One needs an axiom to this effect and then derive the consequences. If the consequences are contradictory one must abandon the axiom and with it Cantor's proof.

You're over thinking it, trying to give infinity itself some suspected special concept here, but it's about the forever journey that can actually be fully examined, not about any impossible destination. Your post was fine before this edit.

Maybe give it a couple of days' rest.

 

[dabean]

Zeno's paradoxes - Wikipedia

en.wikipedia.org

 

[talanum1]

If it's a process without end one can never take the infinite'th digit and change it.

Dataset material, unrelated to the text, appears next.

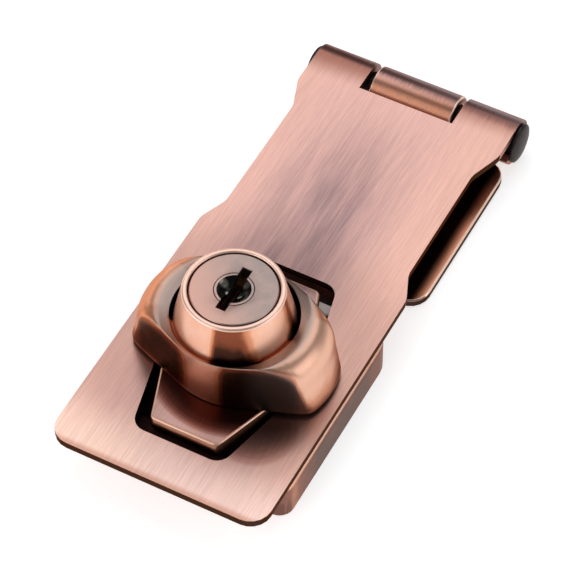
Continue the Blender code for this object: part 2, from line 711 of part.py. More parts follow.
def drive_place():
    """Returns the drive pin's place on the plug with the key upright."""
    a = math.radians(135)
    return DRIVE_RADIUS * math.cos(a), knob_y + DRIVE_RADIUS * math.sin(a)


def make_plug(finish, parent):
    """Builds the plug with its keyway, wafer slots, spring pockets and drive pin."""
    head_r = PLUG_HEAD_DIAMETER / 2
    eye_r = EYE_DIAMETER / 2 + EYE_CLEARANCE
    edge = 0.12 * MM
    profile = [(0, PLUG_BOTTOM), (plug_r, PLUG_BOTTOM), (plug_r, head_bottom),
               (head_r, head_bottom), (head_r, face_z - edge), (head_r - edge, face_z),
               (eye_r, face_z), (eye_r, face_z - EYE_DEPTH), (0, face_z - EYE_DEPTH)]
    plug = to_object("plug", turned(profile, (0, knob_y)), finish, parent)
    half_x, half_y = KEYWAY_WIDTH / 2, KEYWAY_LENGTH / 2
    boolean(plug, to_object("cut_keyway", box(-half_x, half_x, knob_y - half_y,
                                              knob_y + half_y, KEYWAY_BOTTOM,
                                              face_z + PLUG_HEAD_HEIGHT), parent=parent))
    half_x = WAFER_WIDTH / 2 + WAFER_GAP
    pocket = half_x + LUG_LENGTH
    back = knob_y - LUG_WIDTH / 2 - SPRING_LENGTH - 2 * WAFER_GAP
    front = knob_y + LUG_WIDTH / 2 + 3 * WAFER_GAP
    for number in range(WAFER_COUNT + 1):
        level = wafer_level(number) if number < WAFER_COUNT else RETAINER_LEVEL
        low = level - WAFER_THICKNESS / 2 - WAFER_GAP
        high = level + WAFER_THICKNESS / 2 + WAFER_GAP
        if number < WAFER_COUNT:
            outline = [(-half_x, knob_y - 2 * plug_r), (half_x, knob_y - 2 * plug_r),
                       (half_x, back), (pocket, back), (pocket, front), (half_x, front),
                       (half_x, knob_y + 2 * plug_r), (-half_x, knob_y + 2 * plug_r)]
        else:
            outline = [(-half_x, knob_y), (half_x, knob_y),
                       (half_x, knob_y + 2 * plug_r), (-half_x, knob_y + 2 * plug_r)]
        boolean(plug, to_object(f"cut_wafer_slot_{number + 1}", prism(outline, low, high),
                                parent=parent))
    x, y = drive_place()
    pin = disc(DRIVE_PIN_DIAMETER / 2, BOLT_BOTTOM + BOLT_GAP,
               (PLUG_BOTTOM + RETAINER_LEVEL) / 2 - WAFER_THICKNESS / 2, (x, y), SMALL_STEPS)
    boolean(plug, to_object("join_drive_pin", pin, parent=parent), "UNION")
    return plug


def make_key_eye(finish, parent):
    """Builds the dished ring in the plug's face, split down to its floor by the keyway."""
    outer, dish, flat = EYE_DIAMETER / 2, EYE_DISH_DIAMETER / 2, EYE_FLAT_DIAMETER / 2
    bottom = face_z - EYE_DEPTH + EYE_CLEARANCE
    floor = face_z - EYE_DISH_DEPTH
    middle = ((dish + flat) / 2 - 0.12 * MM, (face_z + floor) / 2 - 0.12 * MM)
    profile = [(0, bottom), (outer, bottom), (outer, face_z), (dish, face_z), middle,
               (flat, floor), (0, floor)]
    eye = to_object("key_eye", turned(profile, (0, knob_y), 48), finish, parent)
    # the slot stops inside the ring's rim, so the ring stays in one piece
    half_x = KEYWAY_WIDTH / 2
    half_y = math.sqrt(((EYE_DISH_DIAMETER + EYE_DIAMETER) / 4) ** 2 - half_x ** 2)
    slot = box(-half_x, half_x, knob_y - half_y, knob_y + half_y, bottom - EYE_DEPTH,
               face_z + EYE_DEPTH)
    boolean(eye, to_object("cut_eye_slot", slot, parent=parent))
    return eye


def arc_plate(half_width, reach, low_y=None):
    """Returns a plate outline with round ends, as wide as given, about the knob's axis."""
    a = math.asin(half_width / reach)
    steps = 6
    top = [(reach * math.sin(a - 2 * a * k / steps), knob_y + reach * math.cos(a - 2 * a * k / steps))
           for k in range(steps + 1)]
    if low_y is None:
        bottom = [(-x, 2 * knob_y - y) for x, y in top]
    else:
        bottom = [(-half_width, low_y), (half_width, low_y)]
    return top + bottom


def make_wafers(finish, spring_finish, parent):
    """Builds the wafers, flush with the plug as the right key holds them, and springs."""
    made = []
    reach = plug_r - WAFER_GAP / 2
    for number in range(WAFER_COUNT):
        level = wafer_level(number)
        low, high = level - WAFER_THICKNESS / 2, level + WAFER_THICKNESS / 2
        half = WAFER_WIDTH / 2
        wafer = to_object(f"wafer_{number + 1}", prism(arc_plate(half, reach), low, high),
                          finish, parent)
        lug = box(half / 2, half + LUG_LENGTH - WAFER_GAP, knob_y - LUG_WIDTH / 2,
                  knob_y + LUG_WIDTH / 2, low, high)
        boolean(wafer, to_object(f"join_lug_{number + 1}", lug, parent=parent), "UNION")
        shift = WAFER_STEP * ((number * 2) % WAFER_COUNT - WAFER_COUNT // 2)
        half_x, half_y = WAFER_WINDOW_WIDTH / 2, WAFER_WINDOW_LENGTH / 2
        window = box(-half_x, half_x, knob_y - half_y + shift, knob_y + half_y + shift,
                     low - WAFER_PITCH, high + WAFER_PITCH)
        boolean(wafer, to_object(f"cut_window_{number + 1}", window, parent=parent))
        made.append(wafer)
        end = knob_y - LUG_WIDTH / 2 - WAFER_GAP
        made.append(make_spring(f"wafer_spring_{number + 1}",
                                WAFER_WIDTH / 2 + WAFER_GAP + LUG_LENGTH / 2, end, level,
                                spring_finish, parent))
    outline = arc_plate(WAFER_WIDTH / 2, plug_r + RETAINER_REACH, knob_y + 2 * WAFER_GAP)
    retainer = prism(outline, RETAINER_LEVEL - WAFER_THICKNESS / 2,
                     RETAINER_LEVEL + WAFER_THICKNESS / 2)
    made.append(to_object("retainer_wafer", retainer, finish, parent))
    return made


def make_spring(name, x, end, level, finish, parent):
    """Builds one small coil spring whose axis lies along the wafer."""
    wire, sides, per_turn = SPRING_WIRE / 2, 5, 9
    coil = SPRING_DIAMETER / 2 - wire
    run = SPRING_LENGTH - SPRING_WIRE
    count = SPRING_TURNS * per_turn
    bm = bmesh.new()
    rings = []
    for k in range(count + 1):
        a = math.tau * k / per_turn
        y = end - wire - run * k / count
        ring = []
        for j in range(sides):
            b = math.tau * j / sides
            radius = coil + wire * math.cos(b)
            ring.append(bm.verts.new((x + radius * math.cos(a), y + wire * math.sin(b),
                                      level + radius * math.sin(a))))
        rings.append(ring)
    for one, two in zip(rings, rings[1:]):
        for j in range(sides):
            n = (j + 1) % sides
            bm.faces.new((one[j], one[n], two[n], two[j]))
    bm.faces.new(rings[0])
    bm.faces.new(rings[-1])
    return to_object(name, bm, finish, parent)


def make_bolt(finish, parent):
    """Builds the flat bolt with the cross slot that the plug's drive pin works in."""
    tip = knob_y - (shank_r - BOLT_TIP_SET)
    shoulder = knob_y - BOLT_SHOULDER
    back = knob_y + BOLT_BODY_BACK
    narrow, wide = BOLT_TIP_WIDTH / 2, BOLT_BODY_WIDTH / 2
    outline = rounded([(-narrow, tip), (narrow, tip), (narrow, shoulder), (wide, shoulder),
                       (wide, back), (-wide, back), (-wide, shoulder), (-narrow, shoulder)],
                      [0.4 * MM, 0.4 * MM, 0, 0, 0.5 * MM, 0.5 * MM, 0, 0], 3)
    bolt = to_object("lock_bolt", prism(outline, BOLT_BOTTOM, bolt_top), finish, parent)
    x, y = drive_place()
    radius = DRIVE_PIN_DIAMETER / 2 + DRIVE_PIN_SLACK
    left = -DRIVE_RADIUS - radius
    right = x + radius
    slot = rounded([(left, y - radius), (right, y - radius), (right, y + radius),
                    (left, y + radius)], [radius * 0.6] * 4, 4)
    boolean(bolt, to_object("cut_drive_slot", prism(slot, BOLT_BOTTOM - BOLT_THICKNESS,
                                                    bolt_top + BOLT_THICKNESS),
                            parent=parent))
    return bolt


def make_shank_cap(finish, parent):
    """Builds the disc pressed into the shank's end, which carries the bolt."""
    radius = bore_r - CAP_CLEARANCE
    low = cap_top - CAP_THICKNESS
    edge = 0.2 * MM
    profile = [(0, low), (radius - edge, low), (radius, low + edge), (radius, cap_top),
               (0, cap_top)]
    return to_object("shank_cap", turned(profile, (0, knob_y), 48), finish, parent)


def make_washers(finish, parent):
    """Builds the thrust washer, the wave washer and the open spring clip below them."""
    high = BASE_FLOOR_BOTTOM - STACK_GAP
    low = high - WASHER_THICKNESS
    inner, outer = shank_r + SHANK_CLEARANCE, WASHER_OUTER_DIAMETER / 2
    washer = turned([(inner, low), (outer, low), (outer, high), (inner, high)], (0, knob_y), 48)
    made = [to_object("thrust_washer", washer, finish, parent)]

    middle = low - STACK_GAP - WAVE_THICKNESS / 2 - WAVE_AMPLITUDE
    steps = 48
    bm = bmesh.new()
    rows = []
    for k in range(steps):
        a = math.tau * k / steps
        z = middle + WAVE_AMPLITUDE * math.cos(3 * a)
        rows.append([bm.verts.new((r * math.cos(a), knob_y + r * math.sin(a), z + h))
                     for r, h in ((inner, -WAVE_THICKNESS / 2), (outer, -WAVE_THICKNESS / 2),
                                  (outer, WAVE_THICKNESS / 2), (inner, WAVE_THICKNESS / 2))])
    for k in range(steps):
        one, two = rows[k], rows[(k + 1) % steps]
        for j in range(4):
            n = (j + 1) % 4
            bm.faces.new((one[j], two[j], two[n], one[n]))
    made.append(to_object("wave_washer", bm, finish, parent))

    inner, outer = groove_r + CLIP_GAP, CLIP_OUTER_DIAMETER / 2
    level = clip_bottom()
    start = math.radians(CLIP_MOUTH / 2)
    span = math.tau - 2 * start
    steps = 40
    arc = [start + span * k / steps for k in range(steps + 1)]
    outline = [(outer * math.cos(a), knob_y + outer * math.sin(a)) for a in arc]
    outline += [(inner * math.cos(a), knob_y + inner * math.sin(a)) for a in reversed(arc)]
    made.append(to_object("spring_clip", prism(outline, level, level + CLIP_THICKNESS),
                          finish, parent))
    return made


def main():
    """Builds the whole lock."""
    clear_scene()
    copper = material("brushed_copper", (0.66, 0.43, 0.36), 0.34)
    cast = material("satin_copper", (0.62, 0.36, 0.26), 0.3)
    dark = material("gunmetal", (0.09, 0.08, 0.085), 0.38)
    eye = material("dark_polish", (0.05, 0.045, 0.04), 0.18)
    brass = material("brass", (0.72, 0.55, 0.28), 0.35)
    steel = material("steel", (0.55, 0.55, 0.56), 0.3)

    hinge_axis = empty("hinge_axis", (0, pin_y, pin_z))
    knob_axis = empty("knob_axis", (0, knob_y, 0))
    bpy.context.view_layer.update()

    make_lock_base(cast)
    make_hasp_leaf(copper, hinge_axis)
    make_mounting_leaf(copper, hinge_axis)
    make_hinge_pin(dark, hinge_axis)
    make_knob(cast, knob_axis)
    make_plug(copper, knob_axis)
    make_key_eye(eye, knob_axis)
    make_wafers(brass, steel, knob_axis)
    make_bolt(steel, knob_axis)
    make_shank_cap(steel, knob_axis)
    make_washers(steel, knob_axis)


main()
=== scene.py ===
"""Looks of a keyed hasp lock: aged copper finishes, softened edges, floor, lamps and camera.

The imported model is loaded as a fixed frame.  The visible pieces are made again with finer
edges and the cross knob with finer surfaces, each exactly where its solid is.  Lengths are
in metres.  +X runs across the hasp, +Y from its free end to the hinge, +Z up.
"""

from __future__ import annotations

import logging
import math
from collections.abc import Callable, Iterable, Sequence
from dataclasses import dataclass, field
from enum import Enum

import bmesh
import bpy
from mathutils import Matrix, Vector


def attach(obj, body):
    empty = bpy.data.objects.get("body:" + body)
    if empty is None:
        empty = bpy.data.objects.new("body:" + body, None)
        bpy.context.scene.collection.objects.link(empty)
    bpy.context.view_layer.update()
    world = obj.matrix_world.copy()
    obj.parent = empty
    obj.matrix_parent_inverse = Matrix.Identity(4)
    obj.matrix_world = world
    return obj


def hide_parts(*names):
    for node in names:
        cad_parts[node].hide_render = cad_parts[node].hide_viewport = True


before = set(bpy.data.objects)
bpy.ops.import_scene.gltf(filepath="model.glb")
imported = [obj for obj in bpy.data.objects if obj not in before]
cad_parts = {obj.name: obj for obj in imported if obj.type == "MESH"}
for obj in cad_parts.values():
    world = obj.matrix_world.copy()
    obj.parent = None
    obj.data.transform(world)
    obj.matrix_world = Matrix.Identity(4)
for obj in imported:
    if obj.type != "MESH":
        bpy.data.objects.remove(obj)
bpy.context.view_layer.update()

LOG = logging.getLogger("hasp_lock")
MM = 0.001
NEAR = 0.01 * MM
TAU = math.tau
Colour = tuple[float, float, float]
Place = tuple[float, float, float]


class Zone(Enum):
    """Zones of the knob's section, each with its own wear and painted light."""

    WALL = "wall"
    CROWN = "crown"
    GROOVE = "groove"
    CONE = "cone"
    RIM = "rim"
    INSIDE = "inside"


def smooth(value: float, low: float, high: float) -> float:
    """Returns 0 at low, 1 at high and an even curve between, in either order."""
    share = max(0.0, min(1.0, (value - low) / (high - low)))
    return share * share * (3 - 2 * share)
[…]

Best one can do is take the n'th digit for n large enough, but then the process won't agree if done two times.

 

[dabean]

infinite'th digit

Your problem. That doesn’t exist.

 

[talanum1]

Your problem. That doesn’t exist.

That's what I keep on saying. Seems like you didn't read the whole post.

 

[dabean]

That's what I keep on saying. Seems like you didn't read the whole post.

I did, but I'm done. Cheers.

 

[Brian_G]

That's what I keep on saying.

You're ok with the irrational real number itself being without digits' end, of typical infinite nature. Yet you can't accept or conceive of a simple enough change to that number, digit by digit, which doesn't change its infinite nature structure at all.

You're stuck in the loop of what you won't let go of, agreeing and then convincing yourself to disagree again.

I'll have to leave it there.

 

[talanum1]

You're stating you can change pi digit by digit for all it's digits.

 

[Brian_G]

You're stating you can change pi digit by digit for all it's digits.

I'm surprised you think so. I'll try once more..

One is just borrowing pi or another number of that mathematical type - as an otherwise unrelated exercise in mathematics only, not to try warp its own established reality if that's what you meant.

As I understand it the result is merely a phenomenon of interest, like many quantum ideas, not an effort at a solid theory like the nature of circles.

 

[Bliksis]

I did, but I'm done. Cheers.

Yeah, that guy. Wtf

 

[talanum1]

As I understand it the result is merely a phenomenon of interest, like many quantum ideas, not an effort at a solid theory like the nature of circles.

To me it seems as concrete as anything.

You sidestepped my question.

 

[Brian_G]

To me it seems as concrete as anything.

You sidestepped my question.

If you honestly think thousands of mathematicians are cooperating in altering pi, then you are ill my man.

But if I've misread that as well, try redefine your question with enough detail so we can all understand,

 

[cguy]

You're stating you can change pi digit by digit for all it's digits.

Let f(i) be the i-th fractional digit of pi. The number x is defined as sum(((f(i)+1) mod 10).10^-i) for i=0 to infinity.

x differs from pi in every digit.

 

[Brian_G]

Now I'm starting to have bonkers thoughts as well; could the nature of infinity itself somehow alter what's believed obvious "in the end"?

For instance, although we know how to prove it, why exactly does .999...recurring equal 1 ? It never should quite get there, yet it does

 

[cguy]

Now I'm starting to have bonkers thoughts as well; could the nature of infinity itself somehow alter what's believed obvious "in the end"?

For instance, although we know how to prove it, why exactly does .999...recurring equal 1 ? It never should quite get there, yet it does

There is no real number between 1 and 0.9999… recurring. This is only true for equal numbers.